Stated exercise => Reproduce the material in full, exactly as written.

Material provided =>

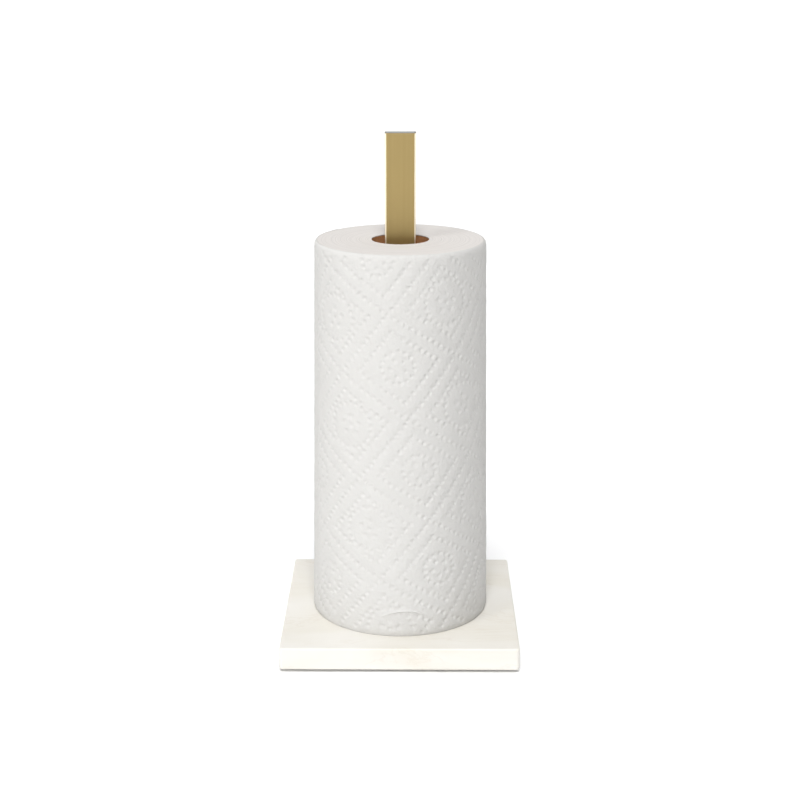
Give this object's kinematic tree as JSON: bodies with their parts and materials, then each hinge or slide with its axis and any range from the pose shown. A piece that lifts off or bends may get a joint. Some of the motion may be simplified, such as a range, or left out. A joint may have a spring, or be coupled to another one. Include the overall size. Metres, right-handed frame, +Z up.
{
  "type": "paper towel holder",
  "caption": "Countertop paper towel holder: square marble slab on rubber feet, flat brushed brass post, and a roll of embossed towel that turns and lifts off.",
  "frame": {"origin": "on the plane of the feet, under the middle of the post", "axes": "+Z up along the post, +X to the right and -Y to the front, where the post's broad face looks"},
  "size_m": [0.172, 0.172, 0.3742],
  "materials": {
    "marble": "polished, warm white with faint veins",
    "brushed_brass": "brushed along the post, satin",
    "bright_steel": "zinc plated",
    "fibre": "vulcanised fibre, dull",
    "pad": "foam tape, dull",
    "foot_rubber": "moulded, dull",
    "core_board": "uncoated brown board, spiral wound",
    "towel_paper": "soft two-ply tissue, embossed with dots"
  },
  "bodies": {
    "holder": {"marble_base": "marble", "post_tube": "brushed_brass", "post_cap": "brushed_brass", "post_plug": "bright_steel", "clamp_screw": "bright_steel", "lock_washer": "bright_steel", "flat_washer": "bright_steel", "soft_washer": "fibre", "socket_gasket": "pad", "foot_front_left": "foot_rubber", "foot_front_right": "foot_rubber", "foot_back_left": "foot_rubber", "foot_back_right": "foot_rubber", "foot_tape_front_left": "pad", "foot_tape_front_right": "pad", "foot_tape_back_left": "pad", "foot_tape_back_right": "pad"},
    "core": {"core_inner_ply": "core_board"},
    "roll": {"core_outer_ply": "core_board", "wound_towel": "towel_paper", "outer_sheet": "towel_paper"}
  },
  "joints": [
    {"name": "roll_lift", "type": "slide", "parent": "holder", "child": "core", "axis": [0, 0, 1], "range_m": [0, 0.36]},
    {"name": "roll_spin", "type": "hinge", "parent": "core", "child": "roll", "pos_m": [0, 0, 0], "axis": [0, 0, 1], "continuous": true}
  ]
}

Solution to the problem =>
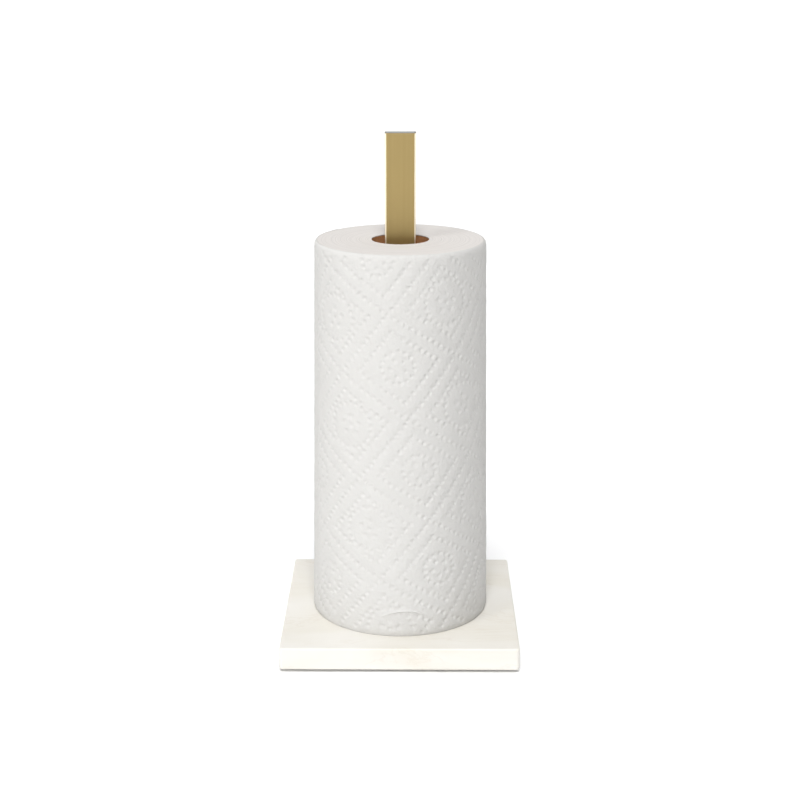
Give this object's kinematic tree as JSON: bodies with their parts and materials, then each hinge or slide with its axis and any range from the pose shown. A piece that lifts off or bends may get a joint. Some of the motion may be simplified, such as a range, or left out. A joint may have a spring, or be coupled to another one. Include the overall size. Metres, right-handed frame, +Z up.
{
  "type": "paper towel holder",
  "caption": "Countertop paper towel holder: square marble slab on rubber feet, flat brushed brass post, and a roll of embossed towel that turns and lifts off.",
  "frame": {"origin": "on the plane of the feet, under the middle of the post", "axes": "+Z up along the post, +X to the right and -Y to the front, where the post's broad face looks"},
  "size_m": [0.172, 0.172, 0.3742],
  "materials": {
    "marble": "polished, warm white with faint veins",
    "brushed_brass": "brushed along the post, satin",
    "bright_steel": "zinc plated",
    "fibre": "vulcanised fibre, dull",
    "pad": "foam tape, dull",
    "foot_rubber": "moulded, dull",
    "core_board": "uncoated brown board, spiral wound",
    "towel_paper": "soft two-ply tissue, embossed with dots"
  },
  "bodies": {
    "holder": {"marble_base": "marble", "post_tube": "brushed_brass", "post_cap": "brushed_brass", "post_plug": "bright_steel", "clamp_screw": "bright_steel", "lock_washer": "bright_steel", "flat_washer": "bright_steel", "soft_washer": "fibre", "socket_gasket": "pad", "foot_front_left": "foot_rubber", "foot_front_right": "foot_rubber", "foot_back_left": "foot_rubber", "foot_back_right": "foot_rubber", "foot_tape_front_left": "pad", "foot_tape_front_right": "pad", "foot_tape_back_left": "pad", "foot_tape_back_right": "pad"},
    "core": {"core_inner_ply": "core_board"},
    "roll": {"core_outer_ply": "core_board", "wound_towel": "towel_paper", "outer_sheet": "towel_paper"}
  },
  "joints": [
    {"name": "roll_lift", "type": "slide", "parent": "holder", "child": "core", "axis": [0, 0, 1], "range_m": [0, 0.36]},
    {"name": "roll_spin", "type": "hinge", "parent": "core", "child": "roll", "pos_m": [0, 0, 0], "axis": [0, 0, 1], "continuous": true}
  ]
}